The records below are to be quoted in full; please keep every word exact.
*** RAW RECORDS ***
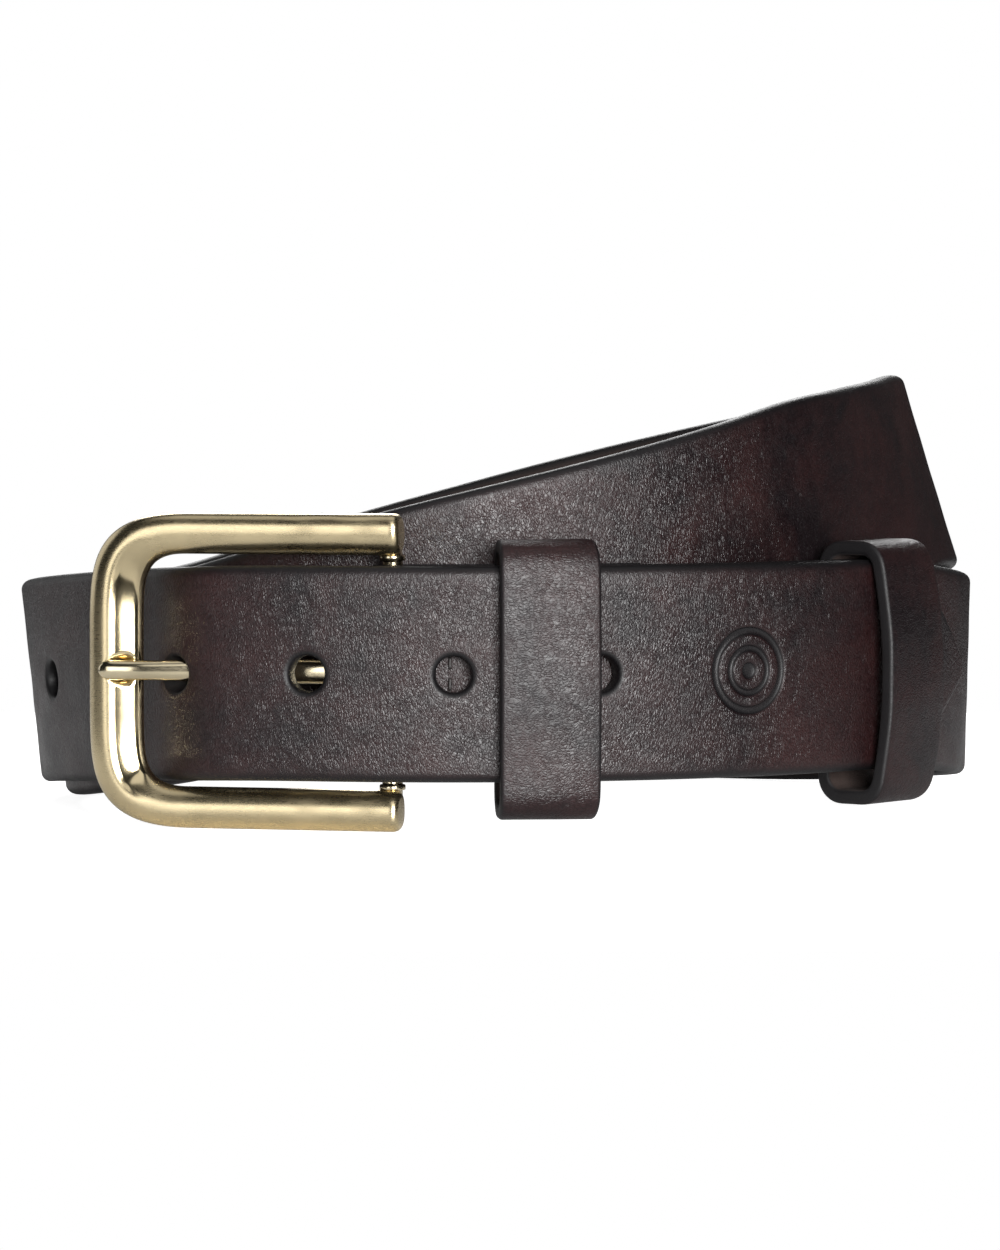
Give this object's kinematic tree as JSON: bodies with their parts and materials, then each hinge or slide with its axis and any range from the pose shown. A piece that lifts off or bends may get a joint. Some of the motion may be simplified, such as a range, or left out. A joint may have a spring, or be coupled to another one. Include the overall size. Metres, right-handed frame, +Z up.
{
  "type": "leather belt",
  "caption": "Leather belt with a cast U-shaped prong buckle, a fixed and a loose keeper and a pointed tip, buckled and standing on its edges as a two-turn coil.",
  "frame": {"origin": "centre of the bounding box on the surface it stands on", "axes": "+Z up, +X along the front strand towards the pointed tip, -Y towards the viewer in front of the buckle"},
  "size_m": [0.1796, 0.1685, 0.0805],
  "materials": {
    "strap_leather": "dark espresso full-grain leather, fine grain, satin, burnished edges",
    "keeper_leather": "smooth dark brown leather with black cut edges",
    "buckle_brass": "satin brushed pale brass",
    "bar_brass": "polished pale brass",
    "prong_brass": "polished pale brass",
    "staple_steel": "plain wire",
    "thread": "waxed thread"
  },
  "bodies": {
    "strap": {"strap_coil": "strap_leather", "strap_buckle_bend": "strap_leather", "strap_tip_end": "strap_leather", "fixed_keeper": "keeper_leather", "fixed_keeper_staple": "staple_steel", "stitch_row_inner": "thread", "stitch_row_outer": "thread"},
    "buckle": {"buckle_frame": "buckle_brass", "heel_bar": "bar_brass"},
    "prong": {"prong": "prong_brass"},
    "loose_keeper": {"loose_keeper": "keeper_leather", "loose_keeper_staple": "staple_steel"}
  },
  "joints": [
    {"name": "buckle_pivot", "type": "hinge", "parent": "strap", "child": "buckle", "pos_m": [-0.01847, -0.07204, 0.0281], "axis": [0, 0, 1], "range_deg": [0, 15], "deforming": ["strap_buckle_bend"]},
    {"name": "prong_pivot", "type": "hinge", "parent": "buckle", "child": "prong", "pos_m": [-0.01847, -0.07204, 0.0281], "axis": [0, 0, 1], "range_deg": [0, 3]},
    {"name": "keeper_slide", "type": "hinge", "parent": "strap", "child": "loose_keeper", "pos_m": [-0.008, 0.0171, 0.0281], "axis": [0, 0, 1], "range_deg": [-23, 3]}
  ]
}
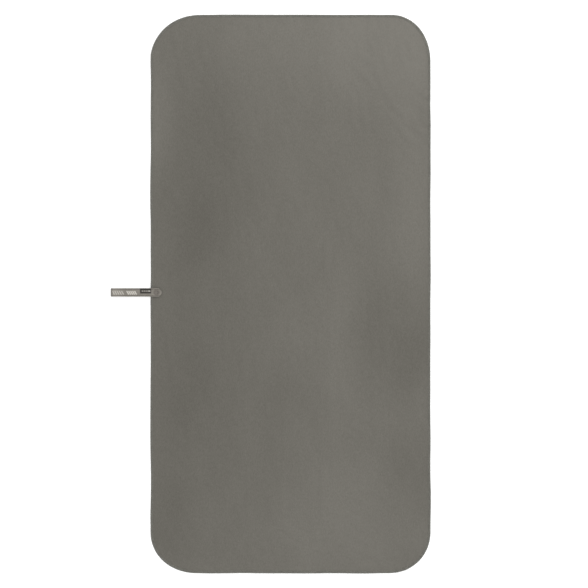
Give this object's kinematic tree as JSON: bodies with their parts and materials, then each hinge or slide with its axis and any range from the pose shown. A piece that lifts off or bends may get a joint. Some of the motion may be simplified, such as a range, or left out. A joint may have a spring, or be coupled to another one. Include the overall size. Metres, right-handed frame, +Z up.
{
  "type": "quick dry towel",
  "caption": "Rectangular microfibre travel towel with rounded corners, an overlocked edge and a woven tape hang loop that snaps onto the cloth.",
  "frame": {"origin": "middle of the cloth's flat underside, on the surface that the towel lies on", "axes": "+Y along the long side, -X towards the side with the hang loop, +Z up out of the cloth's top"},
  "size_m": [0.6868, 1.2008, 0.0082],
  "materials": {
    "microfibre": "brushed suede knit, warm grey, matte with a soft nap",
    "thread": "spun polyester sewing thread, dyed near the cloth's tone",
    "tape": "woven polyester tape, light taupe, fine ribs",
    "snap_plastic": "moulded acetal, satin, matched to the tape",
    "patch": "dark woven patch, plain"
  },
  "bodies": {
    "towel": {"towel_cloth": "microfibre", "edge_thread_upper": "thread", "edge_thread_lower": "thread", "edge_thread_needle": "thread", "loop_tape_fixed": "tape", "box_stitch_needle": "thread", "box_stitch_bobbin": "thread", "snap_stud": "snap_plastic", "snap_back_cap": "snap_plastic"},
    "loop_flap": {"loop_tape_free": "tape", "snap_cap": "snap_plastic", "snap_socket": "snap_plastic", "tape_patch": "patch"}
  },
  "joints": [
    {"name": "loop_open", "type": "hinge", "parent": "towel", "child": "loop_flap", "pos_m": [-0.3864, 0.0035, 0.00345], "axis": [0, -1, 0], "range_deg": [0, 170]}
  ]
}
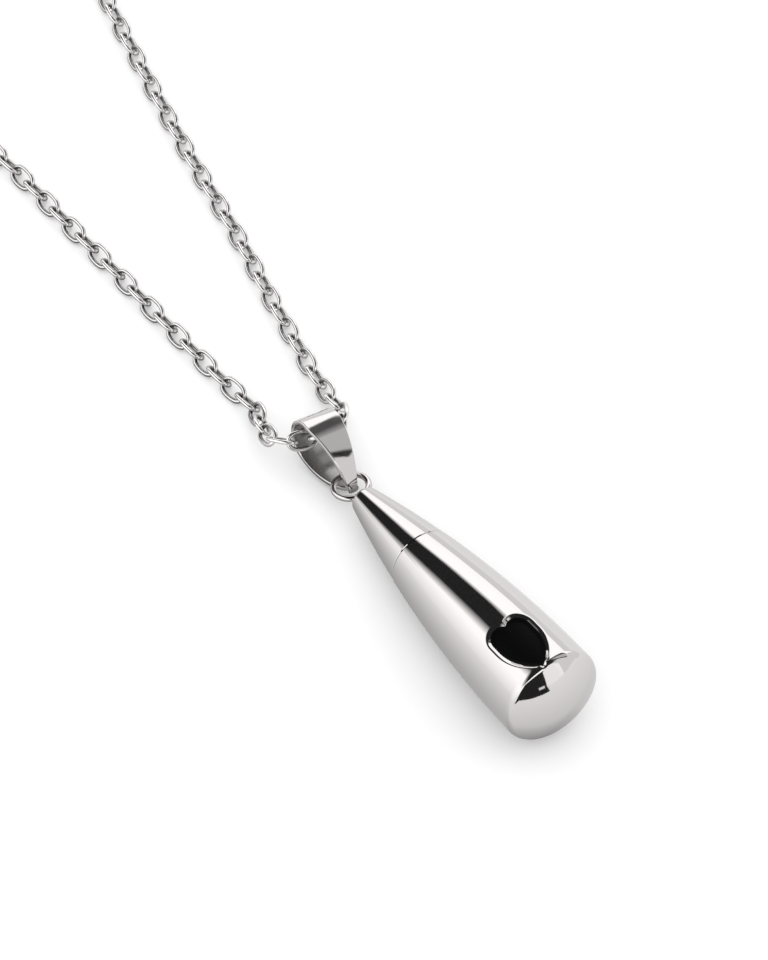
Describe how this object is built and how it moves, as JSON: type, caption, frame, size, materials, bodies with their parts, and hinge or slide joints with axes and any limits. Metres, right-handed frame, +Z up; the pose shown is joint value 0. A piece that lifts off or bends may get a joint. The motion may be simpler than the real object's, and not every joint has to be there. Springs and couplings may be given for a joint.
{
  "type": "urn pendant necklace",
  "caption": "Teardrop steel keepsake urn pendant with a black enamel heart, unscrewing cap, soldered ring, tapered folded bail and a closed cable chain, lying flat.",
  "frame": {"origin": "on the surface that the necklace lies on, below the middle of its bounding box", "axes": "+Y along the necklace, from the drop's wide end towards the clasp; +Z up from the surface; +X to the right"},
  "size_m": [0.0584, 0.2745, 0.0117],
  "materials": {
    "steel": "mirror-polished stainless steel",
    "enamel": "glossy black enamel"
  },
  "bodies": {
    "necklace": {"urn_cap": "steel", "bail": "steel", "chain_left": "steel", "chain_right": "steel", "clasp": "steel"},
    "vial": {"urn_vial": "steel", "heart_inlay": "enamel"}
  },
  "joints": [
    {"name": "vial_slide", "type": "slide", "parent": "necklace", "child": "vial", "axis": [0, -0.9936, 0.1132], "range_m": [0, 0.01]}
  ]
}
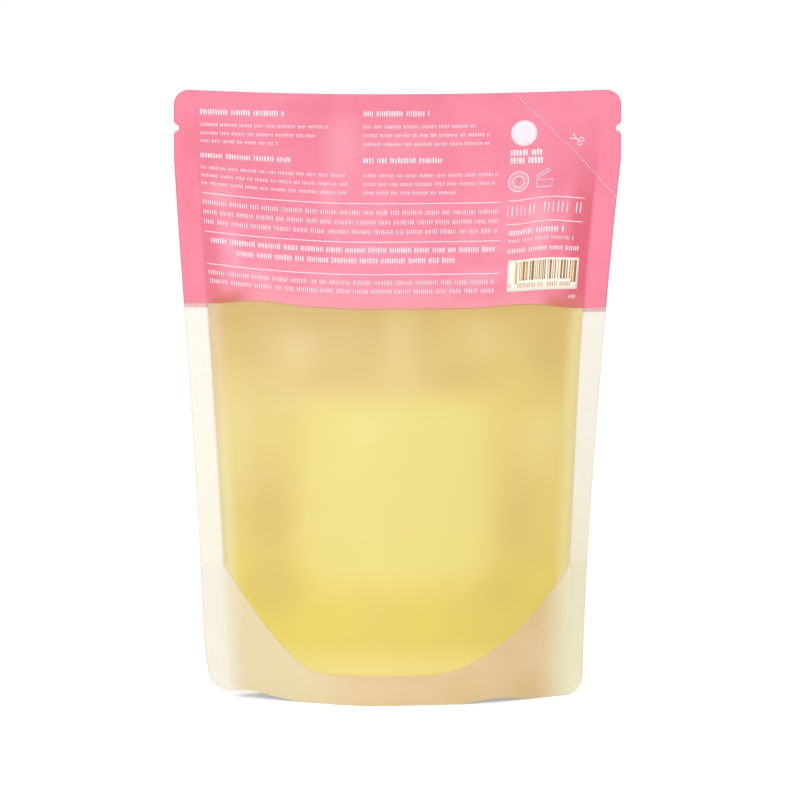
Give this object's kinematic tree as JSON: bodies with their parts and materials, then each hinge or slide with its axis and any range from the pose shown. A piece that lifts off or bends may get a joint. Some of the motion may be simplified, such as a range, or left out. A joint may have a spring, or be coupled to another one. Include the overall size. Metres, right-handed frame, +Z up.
***
* THE REPLY:
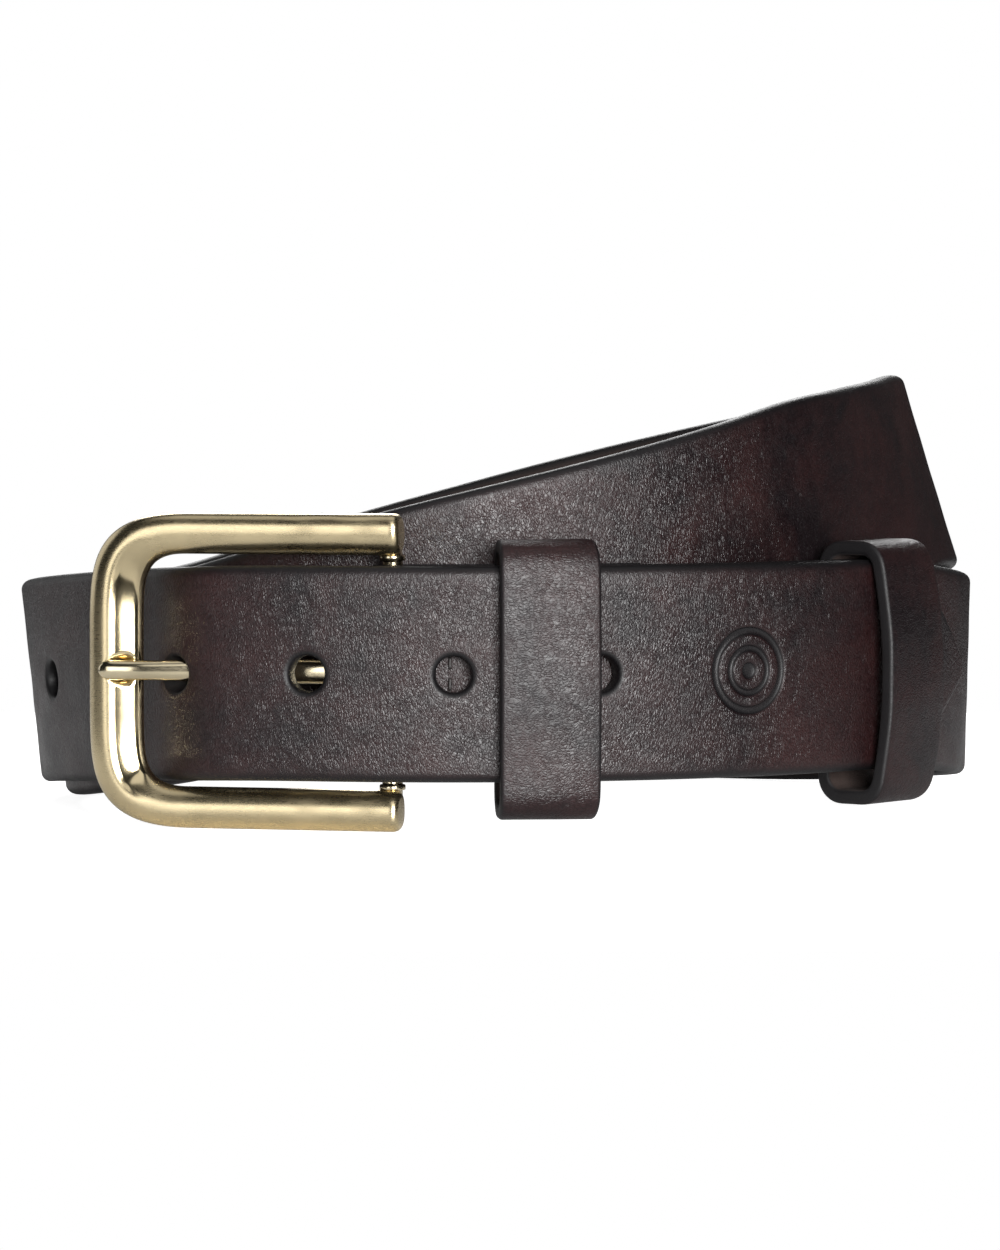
Give this object's kinematic tree as JSON: bodies with their parts and materials, then each hinge or slide with its axis and any range from the pose shown. A piece that lifts off or bends may get a joint. Some of the motion may be simplified, such as a range, or left out. A joint may have a spring, or be coupled to another one. Include the overall size. Metres, right-handed frame, +Z up.
{
  "type": "leather belt",
  "caption": "Leather belt with a cast U-shaped prong buckle, a fixed and a loose keeper and a pointed tip, buckled and standing on its edges as a two-turn coil.",
  "frame": {"origin": "centre of the bounding box on the surface it stands on", "axes": "+Z up, +X along the front strand towards the pointed tip, -Y towards the viewer in front of the buckle"},
  "size_m": [0.1796, 0.1685, 0.0805],
  "materials": {
    "strap_leather": "dark espresso full-grain leather, fine grain, satin, burnished edges",
    "keeper_leather": "smooth dark brown leather with black cut edges",
    "buckle_brass": "satin brushed pale brass",
    "bar_brass": "polished pale brass",
    "prong_brass": "polished pale brass",
    "staple_steel": "plain wire",
    "thread": "waxed thread"
  },
  "bodies": {
    "strap": {"strap_coil": "strap_leather", "strap_buckle_bend": "strap_leather", "strap_tip_end": "strap_leather", "fixed_keeper": "keeper_leather", "fixed_keeper_staple": "staple_steel", "stitch_row_inner": "thread", "stitch_row_outer": "thread"},
    "buckle": {"buckle_frame": "buckle_brass", "heel_bar": "bar_brass"},
    "prong": {"prong": "prong_brass"},
    "loose_keeper": {"loose_keeper": "keeper_leather", "loose_keeper_staple": "staple_steel"}
  },
  "joints": [
    {"name": "buckle_pivot", "type": "hinge", "parent": "strap", "child": "buckle", "pos_m": [-0.01847, -0.07204, 0.0281], "axis": [0, 0, 1], "range_deg": [0, 15], "deforming": ["strap_buckle_bend"]},
    {"name": "prong_pivot", "type": "hinge", "parent": "buckle", "child": "prong", "pos_m": [-0.01847, -0.07204, 0.0281], "axis": [0, 0, 1], "range_deg": [0, 3]},
    {"name": "keeper_slide", "type": "hinge", "parent": "strap", "child": "loose_keeper", "pos_m": [-0.008, 0.0171, 0.0281], "axis": [0, 0, 1], "range_deg": [-23, 3]}
  ]
}
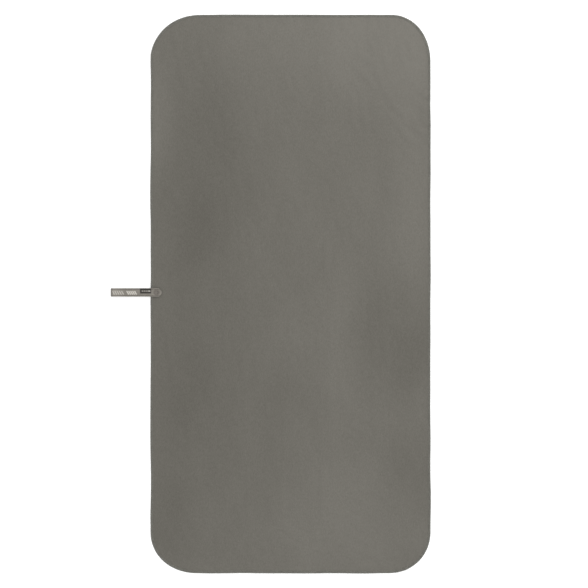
Give this object's kinematic tree as JSON: bodies with their parts and materials, then each hinge or slide with its axis and any range from the pose shown. A piece that lifts off or bends may get a joint. Some of the motion may be simplified, such as a range, or left out. A joint may have a spring, or be coupled to another one. Include the overall size. Metres, right-handed frame, +Z up.
{
  "type": "quick dry towel",
  "caption": "Rectangular microfibre travel towel with rounded corners, an overlocked edge and a woven tape hang loop that snaps onto the cloth.",
  "frame": {"origin": "middle of the cloth's flat underside, on the surface that the towel lies on", "axes": "+Y along the long side, -X towards the side with the hang loop, +Z up out of the cloth's top"},
  "size_m": [0.6868, 1.2008, 0.0082],
  "materials": {
    "microfibre": "brushed suede knit, warm grey, matte with a soft nap",
    "thread": "spun polyester sewing thread, dyed near the cloth's tone",
    "tape": "woven polyester tape, light taupe, fine ribs",
    "snap_plastic": "moulded acetal, satin, matched to the tape",
    "patch": "dark woven patch, plain"
  },
  "bodies": {
    "towel": {"towel_cloth": "microfibre", "edge_thread_upper": "thread", "edge_thread_lower": "thread", "edge_thread_needle": "thread", "loop_tape_fixed": "tape", "box_stitch_needle": "thread", "box_stitch_bobbin": "thread", "snap_stud": "snap_plastic", "snap_back_cap": "snap_plastic"},
    "loop_flap": {"loop_tape_free": "tape", "snap_cap": "snap_plastic", "snap_socket": "snap_plastic", "tape_patch": "patch"}
  },
  "joints": [
    {"name": "loop_open", "type": "hinge", "parent": "towel", "child": "loop_flap", "pos_m": [-0.3864, 0.0035, 0.00345], "axis": [0, -1, 0], "range_deg": [0, 170]}
  ]
}
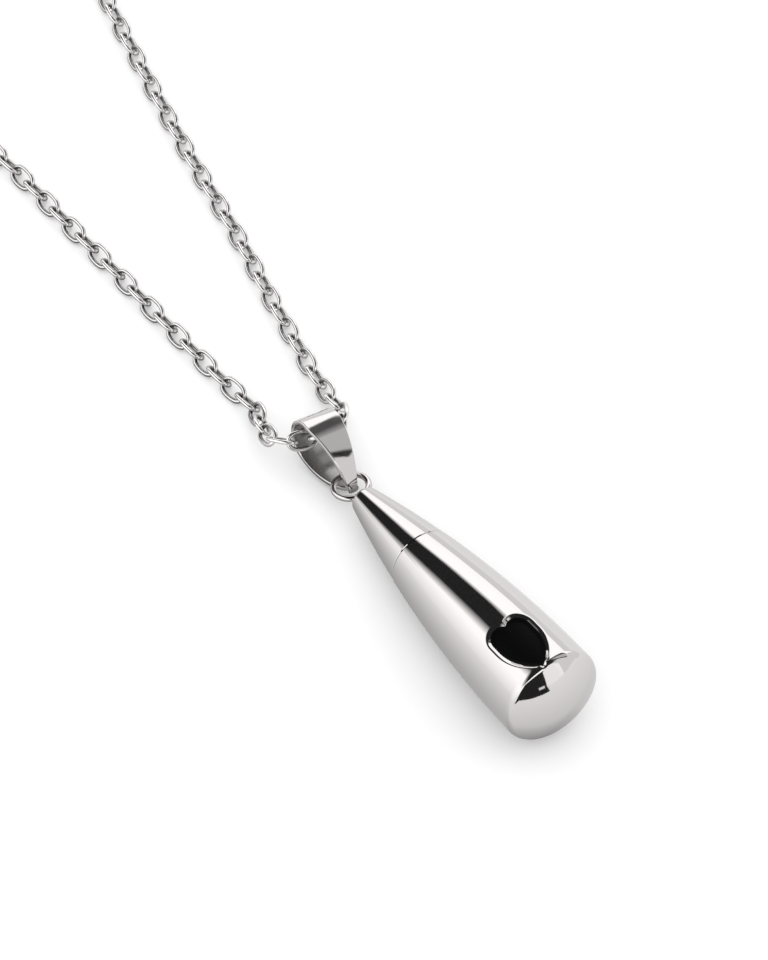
Describe how this object is built and how it moves, as JSON: type, caption, frame, size, materials, bodies with their parts, and hinge or slide joints with axes and any limits. Metres, right-handed frame, +Z up; the pose shown is joint value 0. A piece that lifts off or bends may get a joint. The motion may be simpler than the real object's, and not every joint has to be there. Springs and couplings may be given for a joint.
{
  "type": "urn pendant necklace",
  "caption": "Teardrop steel keepsake urn pendant with a black enamel heart, unscrewing cap, soldered ring, tapered folded bail and a closed cable chain, lying flat.",
  "frame": {"origin": "on the surface that the necklace lies on, below the middle of its bounding box", "axes": "+Y along the necklace, from the drop's wide end towards the clasp; +Z up from the surface; +X to the right"},
  "size_m": [0.0584, 0.2745, 0.0117],
  "materials": {
    "steel": "mirror-polished stainless steel",
    "enamel": "glossy black enamel"
  },
  "bodies": {
    "necklace": {"urn_cap": "steel", "bail": "steel", "chain_left": "steel", "chain_right": "steel", "clasp": "steel"},
    "vial": {"urn_vial": "steel", "heart_inlay": "enamel"}
  },
  "joints": [
    {"name": "vial_slide", "type": "slide", "parent": "necklace", "child": "vial", "axis": [0, -0.9936, 0.1132], "range_m": [0, 0.01]}
  ]
}
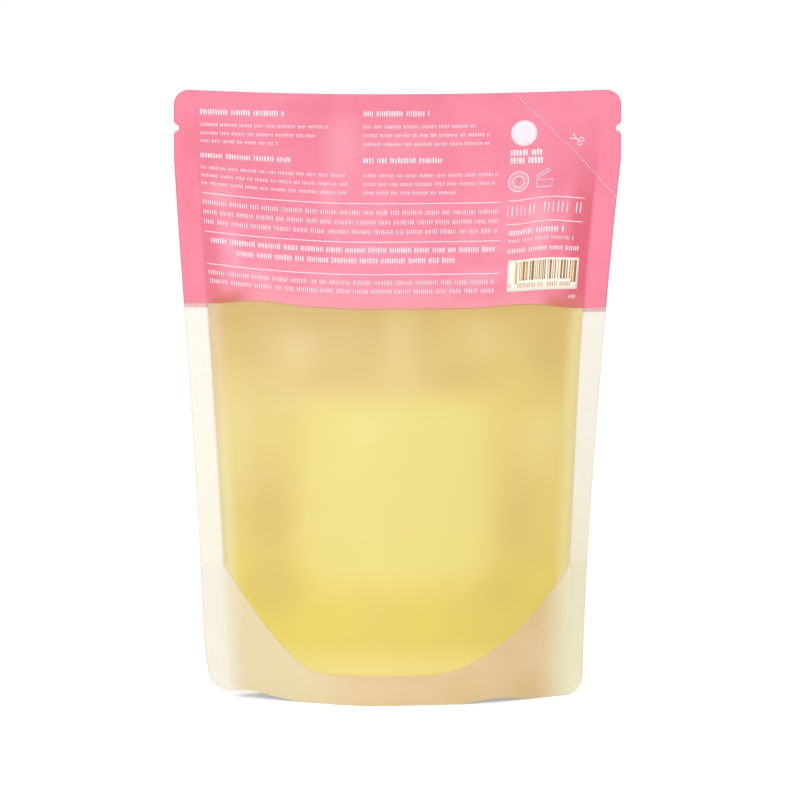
Give this object's kinematic tree as JSON: bodies with their parts and materials, then each hinge or slide with its axis and any range from the pose shown. A piece that lifts off or bends may get a joint. Some of the motion may be simplified, such as a range, or left out. A joint may have a spring, or be coupled to another one. Include the overall size. Metres, right-handed frame, +Z up.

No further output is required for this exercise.